Up to and including the line with "stands on z = 0.", reproduce the listing below exactly, beginning at its first line.

DATA SHOWN —
╔══
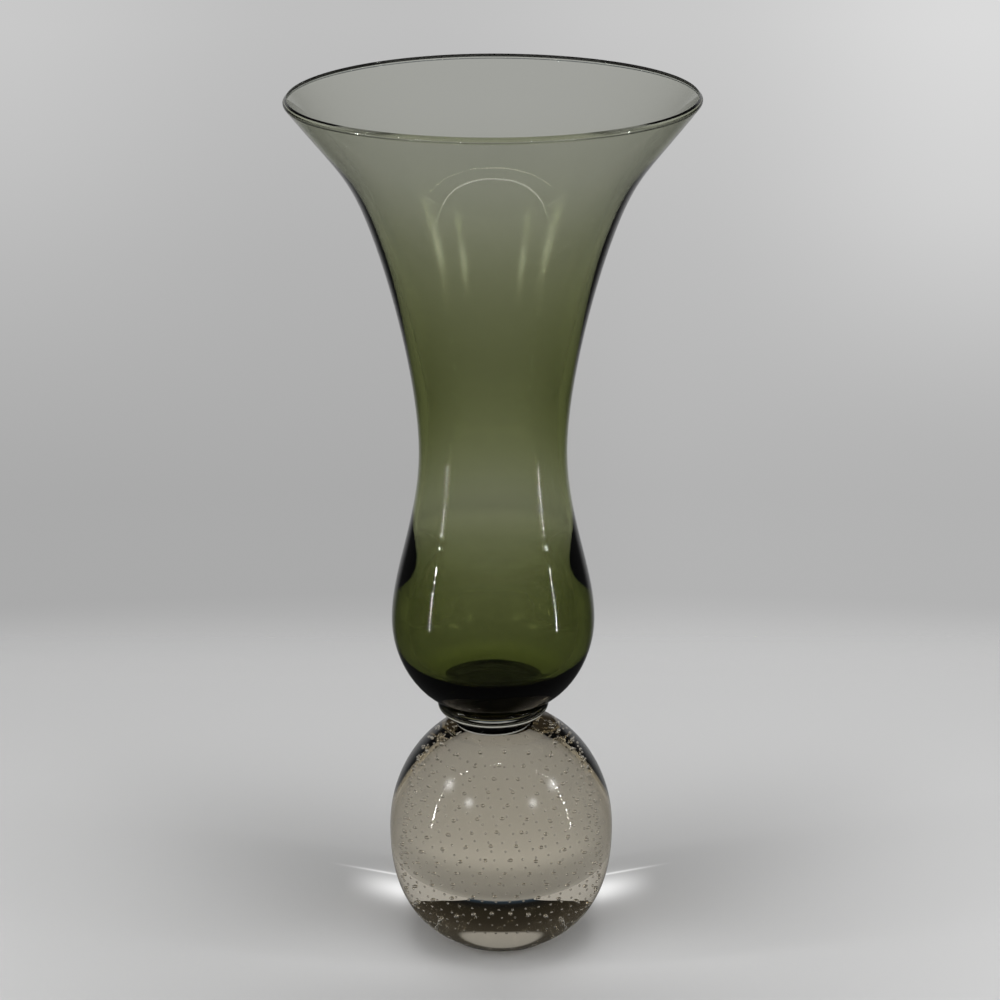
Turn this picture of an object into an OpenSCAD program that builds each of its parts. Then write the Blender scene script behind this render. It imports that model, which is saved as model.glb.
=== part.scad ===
// Art glass vase: a green blown trumpet bowl joined by two clear wafers
// to a solid clear glass ball that holds one layer of trapped air bubbles.
// Every piece is turned about the bowl's axis. The ball stands on z = 0.

/* [Bowl] */
// Height of the bowl from its foot to the lip
bowl_h = 215; // [200:1:240]
// Outside diameter of the mouth
mouth_d = 139; // [120:1:160]
// Slope of the wall at the mouth, measured from upright
mouth_slope = 37; // [30:1:45]
// Height of the throat above the bowl's foot
throat_z = 164; // [150:1:175]
// Outside diameter at the throat, where the trumpet opens
throat_d = 79; // [70:1:88]
// Slope of the wall at the throat, measured from upright
throat_slope = 18.5; // [12:0.5:24]
// Height of the waist above the bowl's foot
waist_z = 91; // [80:1:105]
// Outside diameter of the waist, the narrowest place
waist_d = 51; // [42:1:60]
// Height of the widest place of the bulb above the bowl's foot
bulb_z = 29.5; // [25:0.5:38]
// Outside diameter of the bulb
bulb_d = 70.8; // [62:0.2:80]
// Diameter of the flat foot that is fused to the upper wafer
bowl_foot_d = 33; // [26:1:36]
// Wall thickness at the mouth
mouth_wall = 1; // [0.8:0.1:2]
// Height above which the wall is as thin as at the mouth
mouth_wall_z = 200; // [180:1:205]
// Wall thickness at the neck, where the wall is thick
neck_wall = 4.1; // [2.5:0.1:5]
// Height of the thick wall at the neck
neck_wall_z = 110; // [100:1:125]
// Wall thickness above the bulb, where the wall is thin
shoulder_wall = 2.2; // [1.5:0.1:3.5]
// Height of the thin wall above the bulb
shoulder_wall_z = 68; // [60:1:75]
// Wall thickness at the bulb
bulb_wall = 5.4; // [3:0.1:6]
// Height up to which the wall is as thick as at the bulb
bulb_wall_z = 40; // [36:1:48]
// Thickness of the glass under the bowl's floor
floor_t = 9.5; // [6:0.5:11]
// Diameter of the flat middle of the bowl's floor
floor_d = 20; // [16:0.2:26]
// Diameter of the fire-polished bead round the lip
bead_d = 1.2; // [1.1:0.1:2.2]

/* [Wafers] */
// Diameter of the upper wafer
upper_wafer_d = 39.2; // [36.4:0.2:44]
// Thickness of the upper wafer
upper_wafer_t = 6; // [6:0.1:7.5]
// Rounding of the upper wafer's edge, above
upper_wafer_round_above = 1.2; // [0.6:0.1:1.6]
// Rounding of the upper wafer's edge, below
upper_wafer_round_below = 4.4; // [2:0.1:4.4]
// Diameter of the lower wafer
lower_wafer_d = 27.4; // [22:0.2:30]
// Thickness of the lower wafer
lower_wafer_t = 4.5; // [4:0.1:6]
// Rounding of the lower wafer's edge, above
lower_wafer_round_above = 1; // [0.6:0.1:1.4]
// Rounding of the lower wafer's edge, below
lower_wafer_round_below = 2.4; // [1:0.1:2.6]

/* [Ball] */
// Greatest diameter of the ball
ball_d = 79.2; // [74:0.2:88]
// Height of the ball from the table to the wafer's seat
ball_h = 79.5; // [75:0.5:88]
// Height of the ball's widest place
ball_widest_z = 40.5; // [38:0.5:43]
// Diameter of the ground flat that the ball stands on
base_d = 40; // [32:1:48]
// Width of the bevel round the ground flat
base_bevel = 0.8; // [0.4:0.1:1.4]
// Diameter of the flat seat on top of the ball
seat_d = 38; // [34:1:42]
// How far the ball sits off the bowl's axis
ball_offset = 2.8; // [0:0.1:3]

/* [Bubbles] */
// Diameter of one bubble
bubble_d = 1.4; // [0.8:0.1:1.8]
// Greatest diameter of the bubble layer
layer_d = 45; // [40:0.2:54]
// Full height of the bubble layer's barrel
layer_h = 60; // [50:1:62]
// Bubbles in one ring
bubble_columns = 24; // [12:1:30]
// Rings of bubbles
bubble_rows = 14; // [5:1:16]

/* [Hidden] */

lower_wafer_z = ball_h;
upper_wafer_z = lower_wafer_z + lower_wafer_t;
bowl_z = upper_wafer_z + upper_wafer_t;

// How far each Bezier handle reaches, as a share of its stretch's height
mouth_reach_share = 0.57;
throat_upper_reach_share = 0.53;
throat_lower_reach_share = 0.28;
waist_upper_reach_share = 0.3;
waist_lower_reach_share = 0.4;
bulb_upper_reach_share = 0.29;
bulb_lower_reach_share = 0.56;
foot_reach_share = 0.26;
bulb_inner_reach_share = 0.8;
floor_reach_share = 0.6;
// Steps along each stretch of the bowl's outline
curve_steps = 12;
// Steps round each edge of a wafer
edge_steps = 8;

// Power of the curve below the ball's widest place: 2 is an ellipse
lower_power = 2.4;
// Steps along each quarter of the ball's outline
ball_steps = 16;
// Power of the bubble layer's curve: 2 is an ellipse, and more is squarer
layer_power = 4;
// Height of the last rings of bubbles, as a share of half the layer's height
last_ring_share = 0.92;
// Share of one column by which each ring of bubbles turns from the ring below
ring_turn_share = 0.22;

$fn = 96;

// Point on a cubic Bezier curve
function bezier(p0, p1, p2, p3, t) =
    pow(1 - t, 3) * p0 + 3 * pow(1 - t, 2) * t * p1 + 3 * (1 - t) * t * t * p2 + pow(t, 3) * p3;

// Direction of a cubic Bezier curve
function bezier_slope(p0, p1, p2, p3, t) =
    pow(1 - t, 2) * (p1 - p0) + 2 * (1 - t) * t * (p2 - p1) + t * t * (p3 - p2);

// Unit vector that leans outwards from upright by an angle
function leaning(angle) = [sin(angle), cos(angle)];

// Vector turned a quarter turn and made one unit long
function left_of(v) = [-v[1], v[0]] / norm(v);

// Named places on the outside of the bowl, as radius and height above its foot
foot_edge = [bowl_foot_d / 2, 0];
bulb_side = [bulb_d / 2, bulb_z];
waist_side = [waist_d / 2, waist_z];
throat_side = [throat_d / 2, throat_z];
// The lip's bead touches the mouth's width and the bowl's height, and the wall ends on its centre
bead_centre = [mouth_d / 2, bowl_h] - [bead_d / 2, bead_d / 2];
mouth_side = bead_centre - mouth_wall / 2 * left_of(leaning(mouth_slope));

// The four stretches of the outside, from the foot up, each as its Bezier points
foot_stretch = [
    foot_edge,
    foot_edge + [foot_reach_share * bulb_z, 0],
    bulb_side - [0, bulb_lower_reach_share * bulb_z],
    bulb_side
];
bulb_stretch = [
    bulb_side,
    bulb_side + [0, bulb_upper_reach_share * (waist_z - bulb_z)],
    waist_side - [0, waist_lower_reach_share * (waist_z - bulb_z)],
    waist_side
];
waist_stretch = [
    waist_side,
    waist_side + [0, waist_upper_reach_share * (throat_z - waist_z)],
    throat_side - throat_lower_reach_share * (throat_z - waist_z) * leaning(throat_slope),
    throat_side
];
throat_stretch = [
    throat_side,
    throat_side + throat_upper_reach_share * (bowl_h - throat_z) * leaning(throat_slope),
    mouth_side - mouth_reach_share * (bowl_h - throat_z) * leaning(mouth_slope),
    mouth_side
];

// Value that changes smoothly from one place to another
function eased(z, low_z, low_value, high_z, high_value) =
    let (share = min(max((z - low_z) / (high_z - low_z), 0), 1))
    low_value + (high_value - low_value) * share * share * (3 - 2 * share);

// Wall thickness at a height above the foot
function wall_at(z) =
    z < shoulder_wall_z ? eased(z, bulb_wall_z, bulb_wall, shoulder_wall_z, shoulder_wall)
    : z < neck_wall_z ? eased(z, shoulder_wall_z, shoulder_wall, neck_wall_z, neck_wall)
    : eased(z, neck_wall_z, neck_wall, mouth_wall_z, mouth_wall);

// Points along the outside of one stretch
function outer_points(s) = [
    for (i = [0 : curve_steps]) bezier(s[0], s[1], s[2], s[3], i / curve_steps)
];

// Points along the inside of one stretch
function inner_points(s) = [
    for (i = [0 : curve_steps])
        let (
            t = i / curve_steps,
            point = bezier(s[0], s[1], s[2], s[3], t)
        )
        point + wall_at(point[1]) * left_of(bezier_slope(s[0], s[1], s[2], s[3], t))
];

// A list without its last point, where the next stretch begins
function but_last(points) = [for (i = [0 : len(points) - 2]) points[i]];

function turned_round(points) = [for (i = [len(points) - 1 : -1 : 0]) points[i]];

// Inside of the bulb, down to the flat middle of the floor
inside_bulb = bulb_side - [bulb_wall, 0];
floor_edge = [floor_d / 2, floor_t];
bulb_inside_points = [
    for (i = [0 : curve_steps])
        bezier(
            inside_bulb,
            inside_bulb - [0, bulb_inner_reach_share * (bulb_z - floor_t)],
            floor_edge + [floor_reach_share * (inside_bulb[0] - floor_edge[0]), 0],
            floor_edge,
            i / curve_steps
        )
];

module bowl_section() {
    outside = concat(
        but_last(outer_points(foot_stretch)),
        but_last(outer_points(bulb_stretch)),
        but_last(outer_points(waist_stretch)),
        outer_points(throat_stretch)
    );
    inside = concat(
        but_last(turned_round(inner_points(throat_stretch))),
        but_last(turned_round(inner_points(waist_stretch))),
        but_last(turned_round(inner_points(bulb_stretch))),
        bulb_inside_points
    );
    polygon(concat([[0, 0]], outside, inside, [[0, floor_t]]));
    translate(bead_centre) circle(d = bead_d);
}

// Green blown bowl
module bowl() {
    color([0.36, 0.41, 0.25])
        translate([0, 0, bowl_z])
            rotate_extrude() bowl_section();
}

// Points round a quarter of a circle, from one angle to the next right angle
function corner_points(centre, r, first_angle) = [
    for (i = [0 : edge_steps])
        let (angle = first_angle + 90 * i / edge_steps)
        centre + r * [cos(angle), sin(angle)]
];

// Disc whose edge is rounded above and below
module round_edged_disc(d, t, round_above, round_below) {
    rotate_extrude()
        polygon(concat(
            [[0, 0]],
            corner_points([d / 2 - round_below, round_below], round_below, -90),
            corner_points([d / 2 - round_above, t - round_above], round_above, 0),
            [[0, t]]
        ));
}

// Clear wafer under the bowl
module upper_wafer() {
    color([0.72, 0.73, 0.7])
        translate([0, 0, upper_wafer_z])
            round_edged_disc(
                upper_wafer_d,
                upper_wafer_t,
                upper_wafer_round_above,
                upper_wafer_round_below
            );
}

// Smaller clear wafer on top of the ball
module lower_wafer() {
    color([0.72, 0.73, 0.7])
        translate([0, 0, lower_wafer_z])
            round_edged_disc(
                lower_wafer_d,
                lower_wafer_t,
                lower_wafer_round_above,
                lower_wafer_round_below
            );
}

// Height of a rounded quarter that is cut off flat where its radius is flat_r
function quarter_reach(height, flat_r, power) =
    height / pow(1 - pow(flat_r / (ball_d / 2), power), 1 / power);

// Points of a rounded quarter of the ball, from its widest place to the flat
function quarter_points(height, flat_r, power) = [
    for (i = [0 : ball_steps])
        let (
            last_angle = acos(pow(flat_r / (ball_d / 2), power / 2)),
            angle = last_angle * i / ball_steps
        )
        [
            ball_d / 2 * pow(cos(angle), 2 / power),
            quarter_reach(height, flat_r, power) * pow(sin(angle), 2 / power)
        ]
];

module ball_section() {
    above = [
        for (p = quarter_points(ball_h - ball_widest_z, seat_d / 2, 2))
            [p[0], ball_widest_z + p[1]]
    ];
    below = [
        for (p = quarter_points(ball_widest_z - base_bevel, base_d / 2 + base_bevel, lower_power))
            [p[0], ball_widest_z - p[1]]
    ];
    polygon(concat(
        [[0, 0], [base_d / 2, 0]],
        but_last(turned_round(below)),
        above,
        [[0, ball_h]]
    ));
}

// One bubble at a ring and a column of the layer
module bubble(row, column) {
    share = last_ring_share * (2 * row / (bubble_rows - 1) - 1);
    ring_r = layer_d / 2 * pow(1 - pow(abs(share), layer_power), 1 / layer_power);
    turn = 360 * (column - ring_turn_share * row) / bubble_columns;
    rotate([0, 0, turn])
        translate([ring_r, 0, layer_h / 2 * share])
            sphere(d = bubble_d, $fn = 16);
}

// Solid clear ball with its layer of bubbles
module ball_foot() {
    color([0.78, 0.77, 0.72])
        translate([ball_offset, 0, 0])
            difference() {
                rotate_extrude() ball_section();
                translate([0, 0, ball_widest_z])
                    for (row = [0 : bubble_rows - 1], column = [0 : bubble_columns - 1]) {
                        bubble(row, column);
                    }
            }
}

bowl();
upper_wafer();
lower_wafer();
ball_foot();
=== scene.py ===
"""An art glass vase: a green trumpet bowl, two clear wafers and a ball full of bubbles.

Each glass piece is a class that turns its outline round the bowl's axis. Lengths are
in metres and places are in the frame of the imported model, with the ball standing on
the level z = 0.
"""

import logging
import math
from dataclasses import dataclass
from enum import Enum
from typing import Callable, Sequence

import bmesh
import bpy
from mathutils import Matrix, Vector


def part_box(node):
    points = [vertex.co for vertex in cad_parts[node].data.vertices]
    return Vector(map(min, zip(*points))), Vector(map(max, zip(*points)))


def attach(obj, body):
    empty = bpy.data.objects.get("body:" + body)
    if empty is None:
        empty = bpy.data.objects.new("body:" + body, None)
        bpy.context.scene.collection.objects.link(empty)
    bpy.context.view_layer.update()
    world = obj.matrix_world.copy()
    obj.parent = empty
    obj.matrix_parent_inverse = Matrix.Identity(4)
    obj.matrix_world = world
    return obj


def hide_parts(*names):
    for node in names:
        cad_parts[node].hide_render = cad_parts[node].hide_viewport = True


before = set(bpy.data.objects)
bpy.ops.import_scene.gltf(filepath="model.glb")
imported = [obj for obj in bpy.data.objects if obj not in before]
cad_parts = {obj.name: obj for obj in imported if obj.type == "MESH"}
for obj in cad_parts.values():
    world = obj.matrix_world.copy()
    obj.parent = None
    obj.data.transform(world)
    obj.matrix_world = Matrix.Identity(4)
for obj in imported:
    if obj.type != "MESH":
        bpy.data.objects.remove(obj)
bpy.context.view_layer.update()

LOG = logging.getLogger("vase")
MM = 0.001
FULL_TURN = 2 * math.pi
RIGHT_ANGLE = math.pi / 2
ROUND_STEPS = 160
CURVE_STEPS = 14
CORNER_STEPS = 5
# Faces that would touch stand this far apart, so that a ray meets them one by one
HAIR_GAP = 0.01 * MM

Point = tuple[float, float]
Stops = tuple[tuple[float, tuple[float, float, float]], ...]
# Where a smooth step begins and ends, and its heights there if they aren't 0 and 1
Fade = tuple[float, ...]


class Skin(Enum):
    """Which of a glass piece's two surfaces a face belongs to."""

    POLISHED = 0
    FUSED = 1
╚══
FINISHED ANSWER —
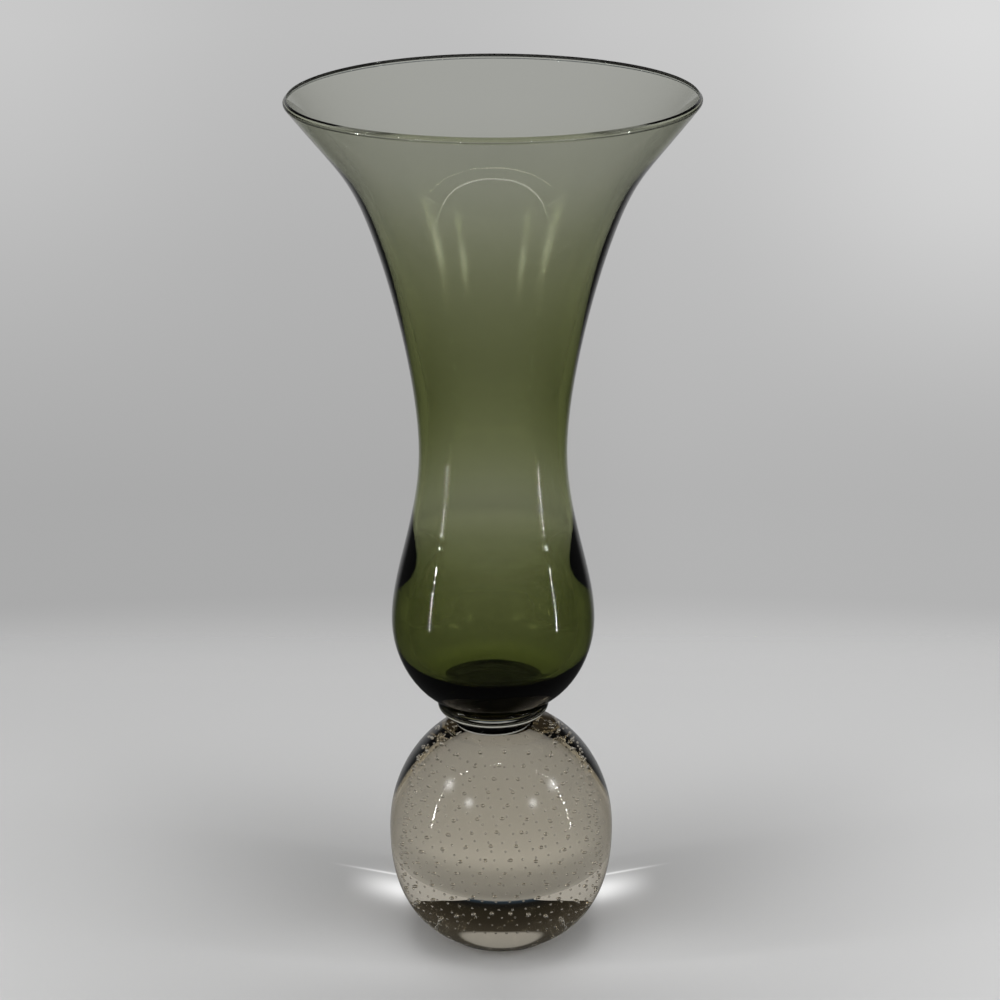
Turn this picture of an object into an OpenSCAD program that builds each of its parts. Then write the Blender scene script behind this render. It imports that model, which is saved as model.glb.
=== part.scad ===
// Art glass vase: a green blown trumpet bowl joined by two clear wafers
// to a solid clear glass ball that holds one layer of trapped air bubbles.
// Every piece is turned about the bowl's axis. The ball stands on z = 0.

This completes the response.